Mind Racers
Tomorrow, aka today, I am supposed to start back to work. I am going to meet with my boss to discuss my options, etc., in the am, I want to return to work, but I am a little anxious of how people will respond to me being back, etc.
There is something up with blogger because I can't post my fucking pics, not even in html code, Rich-what's up with that?
I was thinking today about Cancer and how it's affected my life overall.
These are my declarations:
- Cancer has made me realize even more how precious life is, as if I needed a fucking reminder, c'mon my mom died of this shit, and my father has had it 5 times already.
- At first, I didn't want to see my 30th bday come, I feared the big 3-0, now I welcome it, and hopefully at least 5 more after it.
- I worry constantly about dying and leaving Dawn with debt.
- It's made me realize even more that genetics don't make up a family-it took me a while to get over the fact that I will be infertile from chemo, and not only that, this is an autosominal dominant gene, do I really want to play odds in passing it on? Fuck no, I am not giving it that much credit.
- It's brought out the risk-taker in me, this year I want to go on a hot air balloon ride, I want to go jet skiing-of course I have to wait until after chemo because it lowers my immunity and the water is very dirty, I want to go parachuting, I've always wanted to learn how to sail and possibly get my pilot's license for cessnas, I want to be a parent-and not just to my 71 year old father, or dog, or niece, I want to travel to NYC with Dawn, and to London finally.
- It's made me realize who my true friends really are and how people treat you differently.

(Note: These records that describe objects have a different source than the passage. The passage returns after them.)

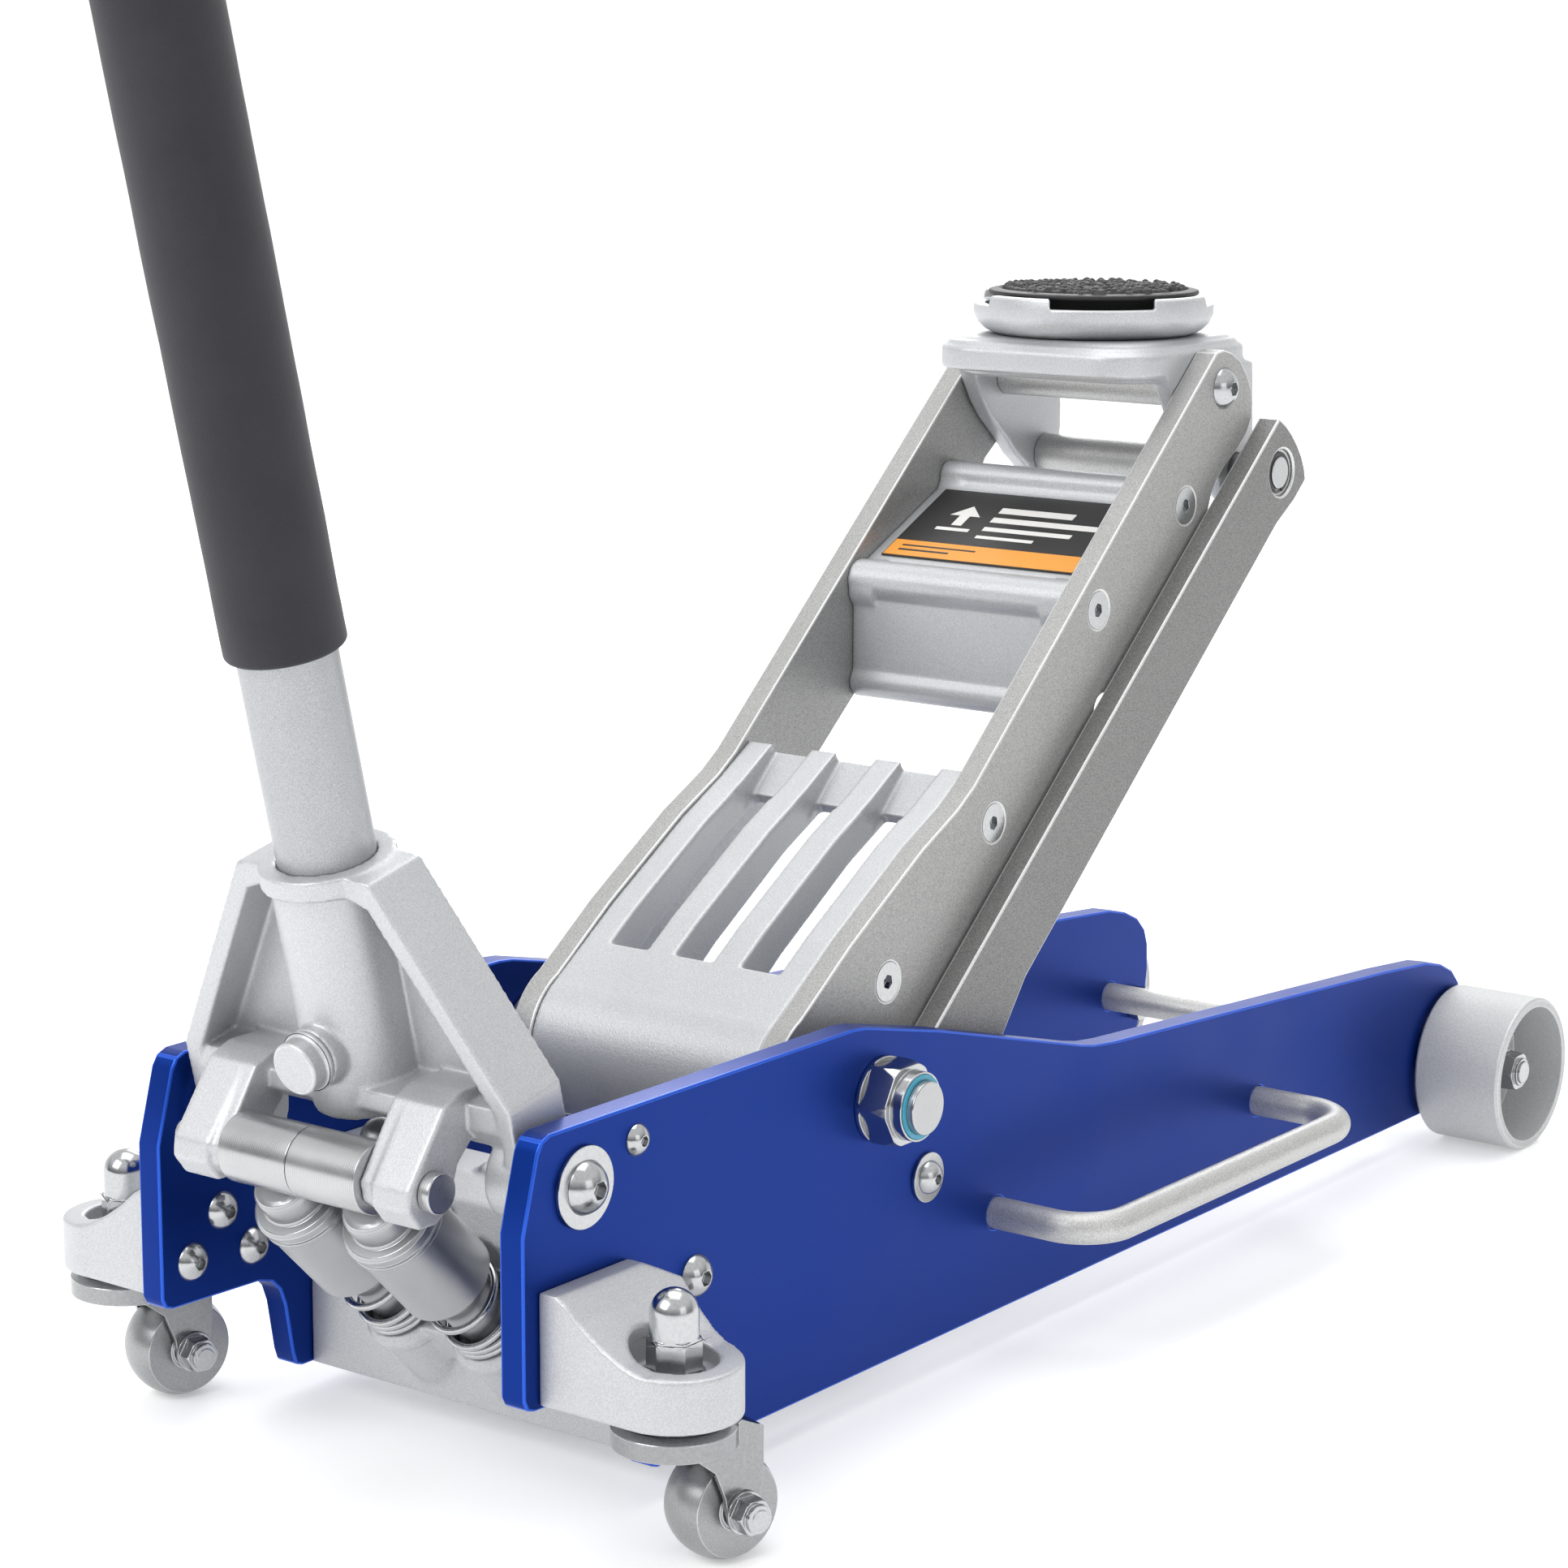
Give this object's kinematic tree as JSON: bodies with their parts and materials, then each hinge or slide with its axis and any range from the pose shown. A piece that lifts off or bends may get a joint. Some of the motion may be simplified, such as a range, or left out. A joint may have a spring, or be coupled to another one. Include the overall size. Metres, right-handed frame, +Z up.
{
  "type": "hydraulic floor jack",
  "caption": "Low-profile hydraulic floor jack with blue side plates, parallelogram lift arm, padded swivel saddle, rear casters and long pump handle, shown raised.",
  "frame": {"origin": "on the floor, under the middle of the overall bounding box", "axes": "+X forward to the front wheels, +Y to the jack's left side, +Z up"},
  "size_m": [1.079, 0.3702, 1.292],
  "materials": {
    "blue_plate": "satin anodised blue, pale bevelled edges",
    "cast_silver": "silver grey sand-textured paint on castings",
    "blasted_aluminium": "bead-blasted, brighter edges",
    "machined_steel": "machined, satin",
    "zinc": "bright zinc plate",
    "tube_silver": "satin silver powder coat",
    "foam": "closed-cell foam, matt",
    "grip": "matt black",
    "pad_rubber": "coarse grained rubber",
    "nylon": "teal nylon",
    "label": "printed film, black with an orange band, no lettering",
    "caster_grey": "turned steel",
    "wheel_grey": "light grey painted cast wheel"
  },
  "bodies": {
    "frame": {"side_plate_right": "blue_plate", "side_plate_left": "blue_plate", "pump_block": "cast_silver", "cylinder_tube": "machined_steel", "cylinder_gland": "machined_steel", "front_tie_rod": "machined_steel", "wheel_axles": "zinc", "wheel_nuts": "zinc", "carry_handle_right": "tube_silver", "carry_handle_left": "tube_silver", "caster_bracket_right": "cast_silver", "caster_bracket_left": "cast_silver", "bracket_screws": "zinc", "caster_stud_nuts": "zinc", "washers": "zinc", "arm_pivot_shaft": "machined_steel", "arm_pivot_nuts": "zinc", "nut_inserts": "nylon", "frame_bolts": "zinc", "link_frame_pin": "zinc", "return_springs": "zinc", "plunger_spring_right": "zinc", "plunger_spring_left": "zinc"},
    "arm": {"arm_plate_right": "blasted_aluminium", "arm_plate_left": "blasted_aluminium", "arm_cover": "cast_silver", "arm_web": "cast_silver", "arm_screws": "zinc", "arm_label": "label", "crosshead_pin": "machined_steel", "top_pivot_bolt": "zinc"},
    "link": {"level_link": "blasted_aluminium"},
    "head": {"saddle_bracket": "cast_silver", "pivot_spacer_tube": "machined_steel", "lower_cross_tube": "machined_steel", "link_pin": "machined_steel", "link_circlip": "zinc"},
    "saddle": {"saddle_cup": "cast_silver", "saddle_pad": "pad_rubber"},
    "ram": {"ram": "machined_steel"},
    "yoke": {"handle_yoke": "cast_silver", "roller_pin": "zinc", "lock_bolt": "zinc"},
    "roller_right": {"roller_right": "machined_steel"},
    "roller_left": {"roller_left": "machined_steel"},
    "handle": {"handle_tube_lower": "tube_silver", "foam_sleeve": "foam", "handle_tube_upper": "tube_silver", "end_grip": "grip"},
    "plunger_right": {"pump_plunger_right": "machined_steel"},
    "plunger_left": {"pump_plunger_left": "machined_steel"},
    "release": {"release_spindle": "machined_steel"},
    "front_wheel_right": {"front_wheel_right": "wheel_grey"},
    "front_wheel_left": {"front_wheel_left": "wheel_grey"},
    "caster_right": {"caster_fork_right": "zinc", "caster_axle_right": "zinc"},
    "caster_left": {"caster_fork_left": "zinc", "caster_axle_left": "zinc"},
    "caster_wheel_right": {"caster_wheel_right": "caster_grey"},
    "caster_wheel_left": {"caster_wheel_left": "caster_grey"}
  },
  "joints": [
    {"name": "lift_hinge", "type": "hinge", "parent": "frame", "child": "arm", "pos_m": [-0.04081, 0.0023, 0.14], "axis": [0, -1, 0], "range_deg": [-49.5, 0]},
    {"name": "link_hinge", "type": "hinge", "parent": "frame", "child": "link", "pos_m": [-0.00481, -0.0812, 0.0955], "axis": [0, -1, 0], "range_deg": [-49.5, 0]},
    {"name": "head_hinge", "type": "hinge", "parent": "arm", "child": "head", "pos_m": [0.29377, 0.0023, 0.42576], "axis": [0, -1, 0], "range_deg": [0, 49.5]},
    {"name": "saddle_turn", "type": "hinge", "parent": "head", "child": "saddle", "pos_m": [0.29059, 0.0023, 0.44976], "axis": [0, 0, 1], "continuous": true},
    {"name": "ram_slide", "type": "slide", "parent": "frame", "child": "ram", "axis": [1, 0, 0], "range_m": [-0.05211, 0], "deforming": ["return_springs"]},
    {"name": "yoke_tilt", "type": "hinge", "parent": "frame", "child": "yoke", "pos_m": [-0.24421, 0.0023, 0.1493], "axis": [0, -1, 0], "range_deg": [0, 45]},
    {"name": "roller_right_turn", "type": "hinge", "parent": "yoke", "child": "roller_right", "pos_m": [-0.28779, -0.0167, 0.15005], "axis": [0, 1, 0], "continuous": true},
    {"name": "roller_left_turn", "type": "hinge", "parent": "yoke", "child": "roller_left", "pos_m": [-0.28779, 0.0213, 0.15005], "axis": [0, 1, 0], "continuous": true},
    {"name": "handle_twist", "type": "hinge", "parent": "yoke", "child": "handle", "pos_m": [-0.25822, 0.0023, 0.20764], "axis": [-0.2334, 0, 0.9724], "range_deg": [0, 120]},
    {"name": "release_turn", "type": "hinge", "parent": "frame", "child": "release", "pos_m": [-0.24421, 0.0023, 0.1493], "axis": [-0.6293, 0, 0.7771], "range_deg": [0, 120]},
    {"name": "plunger_right_slide", "type": "slide", "parent": "frame", "child": "plunger_right", "axis": [0.7071, 0, -0.7071], "range_m": [0, 0.03083], "deforming": ["plunger_spring_right"]},
    {"name": "plunger_left_slide", "type": "slide", "parent": "frame", "child": "plunger_left", "axis": [0.7071, 0, -0.7071], "range_m": [0, 0.03083], "deforming": ["plunger_spring_left"]},
    {"name": "front_wheel_right_turn", "type": "hinge", "parent": "frame", "child": "front_wheel_right", "pos_m": [0.49769, -0.1323, 0.0418], "axis": [0, 1, 0], "continuous": true},
    {"name": "caster_right_swivel", "type": "hinge", "parent": "frame", "child": "caster_right", "pos_m": [-0.24451, -0.1525, 0.058], "axis": [0, 0, 1], "continuous": true},
    {"name": "caster_wheel_right_turn", "type": "hinge", "parent": "caster_right", "child": "caster_wheel_right", "pos_m": [-0.22229, -0.15845, 0.023], "axis": [0.2588, 0.9659, 0], "continuous": true},
    {"name": "front_wheel_left_turn", "type": "hinge", "parent": "frame", "child": "front_wheel_left", "pos_m": [0.49769, 0.1369, 0.0418], "axis": [0, 1, 0], "continuous": true},
    {"name": "caster_left_swivel", "type": "hinge", "parent": "frame", "child": "caster_left", "pos_m": [-0.24451, 0.1571, 0.058], "axis": [0, 0, 1], "continuous": true},
    {"name": "caster_wheel_left_turn", "type": "hinge", "parent": "caster_left", "child": "caster_wheel_left", "pos_m": [-0.22229, 0.15115, 0.023], "axis": [0.2588, 0.9659, 0], "continuous": true}
  ],
  "couplings": [
    {"joint": "link_hinge", "follows": "lift_hinge", "ratio": 1},
    {"joint": "head_hinge", "follows": "lift_hinge", "ratio": -1},
    {"joint": "ram_slide", "follows": "lift_hinge", "m_per_rad": 0.06008},
    {"joint": "plunger_right_slide", "follows": "yoke_tilt", "m_per_rad": 0.039},
    {"joint": "plunger_left_slide", "follows": "yoke_tilt", "m_per_rad": 0.039},
    {"joint": "release_turn", "follows": "handle_twist", "ratio": 1}
  ]
}
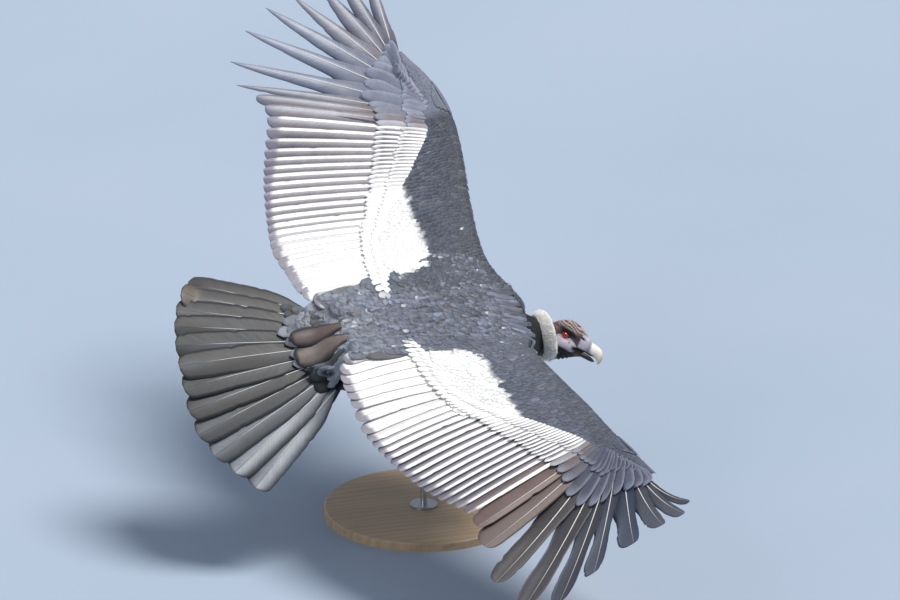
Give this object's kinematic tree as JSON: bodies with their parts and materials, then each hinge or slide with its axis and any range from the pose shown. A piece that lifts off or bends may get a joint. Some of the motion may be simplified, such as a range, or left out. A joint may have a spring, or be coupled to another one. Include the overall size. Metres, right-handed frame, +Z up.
{
  "type": "andean condor",
  "caption": "Life-size still model of an andean condor in flight, banking to its right with wings and tail spread, on a plain round display stand.",
  "frame": {"origin": "centre of the underside of the stand's round base, where the part rests", "axes": "+Z up, +X the way the bird flies, +Y to its left along the wings"},
  "size_m": [1.0633, 2.225, 1.0094],
  "materials": {
    "body_plumage": "glossy slate-black contour feathers with grey edges",
    "wing_plumage": "slate-black small coverts, white long coverts and white-webbed secondaries",
    "flight_feathers": "dark brown-black vanes with a soft sheen and pale shafts",
    "ruff_down": "soft creamy white down",
    "bare_skin": "wrinkled bare skin, brown-pink crown, pale lilac cheek, dark throat",
    "bill_horn": "ivory horn, dark at the base",
    "eye": "wet, red iris round a black pupil",
    "foot_scales": "grey scaly skin",
    "stand_steel": "satin steel",
    "stand_wood": "satin oak"
  },
  "bodies": {
    "root": {"torso": "body_plumage", "neck": "bare_skin", "ruff": "ruff_down", "head": "bare_skin", "bill_upper": "bill_horn", "bill_lower": "bill_horn", "eye_left": "eye", "eye_right": "eye", "wing_left_arm": "wing_plumage", "wing_left_hand": "flight_feathers", "wing_right_arm": "wing_plumage", "wing_right_hand": "flight_feathers", "tail": "flight_feathers", "leg_left": "foot_scales", "leg_right": "foot_scales", "foot_left": "foot_scales", "foot_right": "foot_scales", "stand_rod": "stand_steel", "stand_base": "stand_wood"}
  },
  "joints": []
}
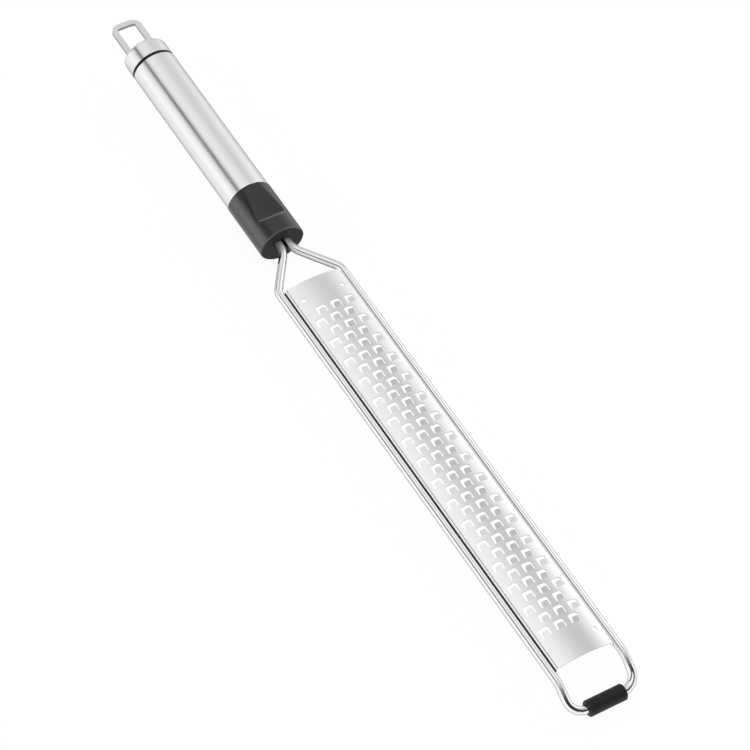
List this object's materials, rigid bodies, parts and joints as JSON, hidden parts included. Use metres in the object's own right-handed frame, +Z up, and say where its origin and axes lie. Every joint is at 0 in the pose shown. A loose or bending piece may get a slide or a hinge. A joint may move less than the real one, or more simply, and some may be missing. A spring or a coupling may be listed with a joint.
{
  "type": "rasp zester",
  "caption": "Hand-held rasp zester: a long etched blade of raised teeth held in a bent wire frame, with an oval handle, a hanging loop and a rubber foot.",
  "frame": {"origin": "on the table under the middle of the tool's bounding box, where z = 0 is the surface that the handle and the foot sleeve rest on", "axes": "+X along the tool from the hanging loop to the foot, +Z up, the side of the cutting teeth, +Y to the left of a person who looks along +X"},
  "size_m": [0.4156, 0.0358, 0.0199],
  "materials": {
    "satin_steel": "satin, fine grain along the tool",
    "wire_steel": "polished",
    "blade_steel": "bright satin sheet, etched edges",
    "collar_plastic": "dark grey, fine matte grain",
    "ring_plastic": "black, smooth",
    "inner_plastic": "black, as moulded",
    "sleeve_rubber": "matte"
  },
  "bodies": {
    "root": {"hanging_loop": "satin_steel", "end_cap": "satin_steel", "cap_ring": "ring_plastic", "end_plug": "inner_plastic", "handle_tube": "satin_steel", "front_collar": "collar_plastic", "tang_clamp_upper": "inner_plastic", "tang_clamp_lower": "inner_plastic", "wire_frame": "wire_steel", "blade": "blade_steel", "foot_sleeve": "sleeve_rubber"}
  },
  "joints": []
}
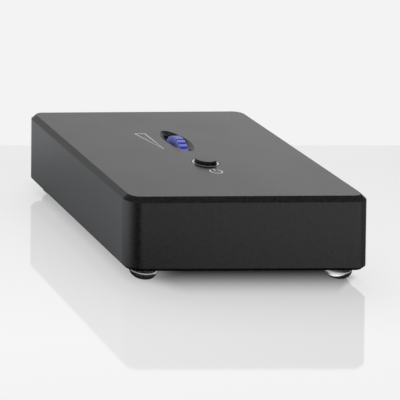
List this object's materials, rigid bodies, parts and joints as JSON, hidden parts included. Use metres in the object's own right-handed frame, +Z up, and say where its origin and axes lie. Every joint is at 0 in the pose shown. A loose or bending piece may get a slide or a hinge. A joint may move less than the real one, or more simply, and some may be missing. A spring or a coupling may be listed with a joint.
{
  "type": "phono preamp",
  "caption": "Small desktop phono preamp in a milled black case on clear dome feet, with a lit volume thumbwheel and a push button on top and jacks behind.",
  "frame": {"origin": "middle of the whole part's footprint, connectors included, on the surface that the feet stand on", "axes": "+X to the right seen from the front, +Y from the front face to the back with the connectors, +Z up"},
  "size_m": [0.1, 0.1306, 0.0391],
  "materials": {
    "case_black": "satin anodised",
    "plate_black": "satin anodised",
    "screw_black": "blackened",
    "foot_clear": "clear gloss",
    "board_green": "solder mask",
    "steel": "satin",
    "nickel": "bright plated",
    "wheel_blue": "translucent, lit",
    "plastic_black": "moulded",
    "lamp_blue": "clear lens",
    "button_black": "polished",
    "ring_bright": "polished",
    "plastic_natural": "moulded",
    "gold_plated": "gold plated",
    "insulator_white": "moulded",
    "insulator_red": "moulded",
    "can_sleeve": "shrunk sleeve",
    "film_red": "dipped"
  },
  "bodies": {
    "case": {"housing": "case_black", "base_plate": "plate_black", "base_screws": "screw_black", "foot_front_left": "foot_clear", "foot_front_right": "foot_clear", "foot_rear_left": "foot_clear", "foot_rear_right": "foot_clear", "circuit_board": "board_green", "board_screws": "steel", "volume_potentiometer": "plastic_black", "wheel_led": "lamp_blue", "button_bezel": "ring_bright", "button_spring": "steel", "power_switch": "plastic_black", "ground_post": "gold_plated", "ground_post_nut": "nickel", "cartridge_switch": "steel", "headphone_jack": "plastic_black", "headphone_ring_nut": "nickel", "power_inlet": "plastic_black", "power_inlet_pin": "nickel", "amplifier_chip_1": "plastic_black", "amplifier_chip_2": "plastic_black", "film_capacitor_1": "film_red", "film_capacitor_2": "film_red", "mute_relay": "plastic_natural", "voltage_regulator": "plastic_black", "can_capacitor_1": "can_sleeve", "can_capacitor_2": "can_sleeve", "can_capacitor_3": "can_sleeve", "can_capacitor_4": "can_sleeve", "input_block": "plastic_black", "input_left_barrel": "gold_plated", "input_left_insulator": "insulator_white", "input_left_contact": "gold_plated", "input_right_barrel": "gold_plated", "input_right_insulator": "insulator_red", "input_right_contact": "gold_plated", "output_block": "plastic_black", "output_left_barrel": "gold_plated", "output_left_insulator": "insulator_white", "output_left_contact": "gold_plated", "output_right_barrel": "gold_plated", "output_right_insulator": "insulator_red", "output_right_contact": "gold_plated"},
    "volume_control": {"volume_wheel": "wheel_blue", "wheel_core": "plastic_black", "volume_shaft": "steel"},
    "button": {"power_button": "button_black", "button_stem": "plastic_natural", "switch_plunger": "plastic_natural"},
    "clamp_washer": {"ground_washer": "nickel"},
    "thumb_nut": {"ground_thumb_nut": "gold_plated"},
    "selector": {"cartridge_slider": "plastic_black"}
  },
  "joints": [
    {"name": "volume_turn", "type": "hinge", "parent": "case", "child": "volume_control", "pos_m": [0.0009, 0.00885, 0.0291], "axis": [1, 0, 0], "range_deg": [-150, 150]},
    {"name": "button_press", "type": "slide", "parent": "case", "child": "button", "axis": [0, 0, -1], "range_m": [0, 0.0014], "stiffness_N_per_m": 300, "springref_m": -0.004, "deforming": ["button_spring"]},
    {"name": "washer_slide", "type": "slide", "parent": "case", "child": "clamp_washer", "axis": [0, 1, 0], "range_m": [0, 0.0028]},
    {"name": "nut_turn", "type": "hinge", "parent": "clamp_washer", "child": "thumb_nut", "pos_m": [-0.01478, 0.05975, 0.0189], "axis": [0, 1, 0], "range_deg": [0, 1440]},
    {"name": "selector_slide", "type": "slide", "parent": "case", "child": "selector", "axis": [1, 0, 0], "range_m": [0, 0.003]}
  ],
  "couplings": [
    {"joint": "nut_turn", "follows": "washer_slide", "rad_per_m": 8976}
  ]
}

- It's made me hate the fucking response when people say: "You could walk out here tomorrow and get hit by a bus, nothings guaranteed", that's true, but c'mon, that's an infinite statement, cancer is finite in my life, and is a life threatening disease, trust me perspectives change when that picture comes in!
- It's made me care even less about my hair, and more about my ovaries, it used to be vice versa.
- It's made me realize even more that when the dead are dead, they're dead. The living truly do keep living.
Well that's all I have time for tonight, I do have to get to Neverland eventually and it won't happen if I keep sitting here entertaining you guys with my random thoughts of spacely sprockets and calvinly cobbs. Goodnight!